In breve, la situazione in cui ormai siamo da anni ci racconta due cose. In primo luogo ci dice che l’asilo politico è qualcosa di molto diverso dall’istituzione liberante e filantropica che continuiamo a difendere per proteggere la nostra posizione di salvatori di sopravvissuti. Il modo in cui traduciamo il diritto d’asilo in pratica presenta tutti i tratti di un’istituzione di potere — il potere di organizzare in forme segreganti e di concedere (o meno) l’asilo. In secondo luogo ci racconta uno dei paradossi contemporanei del regime internazionale dei diritti umani. La storia recente dell’asilo politico ci dice che gli stati-nazione che si sono fatti promotori delle norme e convenzioni fondamentali per i diritti umani in materia d’asilo sono gli stessi stati-nazione che violano in maniera istituzionalizzata i principi filantropici che hanno codificato in legge. Trasformando l’asilo in una serie di operazioni di controllo stiamo contribuendo alla disintegrazione etimologica e politica del valore dell’asilo.

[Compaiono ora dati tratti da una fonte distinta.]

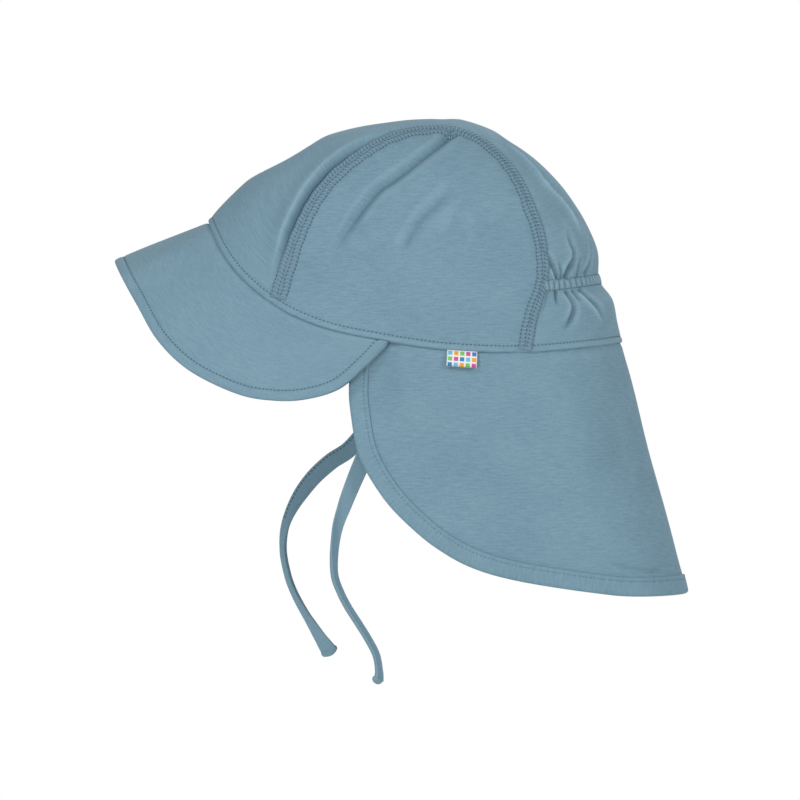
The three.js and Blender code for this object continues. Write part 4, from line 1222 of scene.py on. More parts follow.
def peak_grid():
    rim, edge = peak_edges()
    even = np.linspace(0, lengths_along(edge)[-1], PEAK_COLUMNS)
    step = np.interp(even, lengths_along(edge), np.arange(len(edge)))
    rim, edge = (
        np.stack([np.interp(step, np.arange(len(line)), line[:, axis]) for axis in range(3)], axis=1)
        for line in (rim, edge)
    )
    v = PEAK_ROWS[:, None, None]
    reach = np.linalg.norm(edge - rim, axis=1)[None, :, None] / PEAK_REACH
    rise = PEAK_CROWNING * reach * 4 * v * (1 - v)
    sheet = rim * (1 - v) + edge * v + from_centre(rim)[None] * rise
    upwards = RIM_UPWARDS[nearest_index(RIM_TREE, rim)]
    inwards = -from_centre(rim) * (1 + 1.5 * (1 - np.clip(4 * reach[0], 0, 1)))
    tucked = [sheet[0] + upwards * up + inwards * (0.8 * MM + 0.4 * up) for up in PEAK_TUCK]
    return np.concatenate([np.array(tucked), sheet[1:]]), edge


def distance_to(line, points):
    tree = search_tree(line)
    return np.array([tree.find(point)[2] for point in points.reshape(-1, 3)]).reshape(points.shape[:-1])


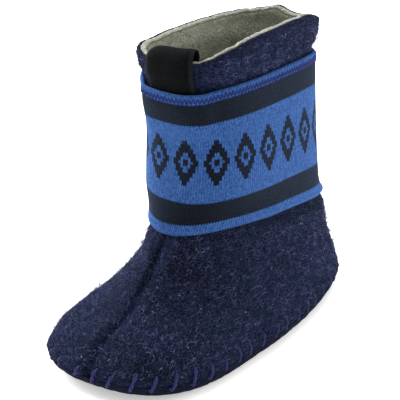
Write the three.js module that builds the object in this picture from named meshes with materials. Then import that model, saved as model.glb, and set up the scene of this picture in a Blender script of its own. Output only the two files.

(Mentre chiudevo questo articolo, ieri all’incontro di emergenza dei ministri degli Interni europei è stata presa la decisione di rafforzare le misure di internamento dei “migranti irregolari” e di creare nuovi campi profughi fuori dall’Europa. La bozza di documento dei ministri degli Interni dice che «è cruciale rafforzare i meccanismi di identificazione, registrazione e presa delle impronte digitali in Italia e Grecia»).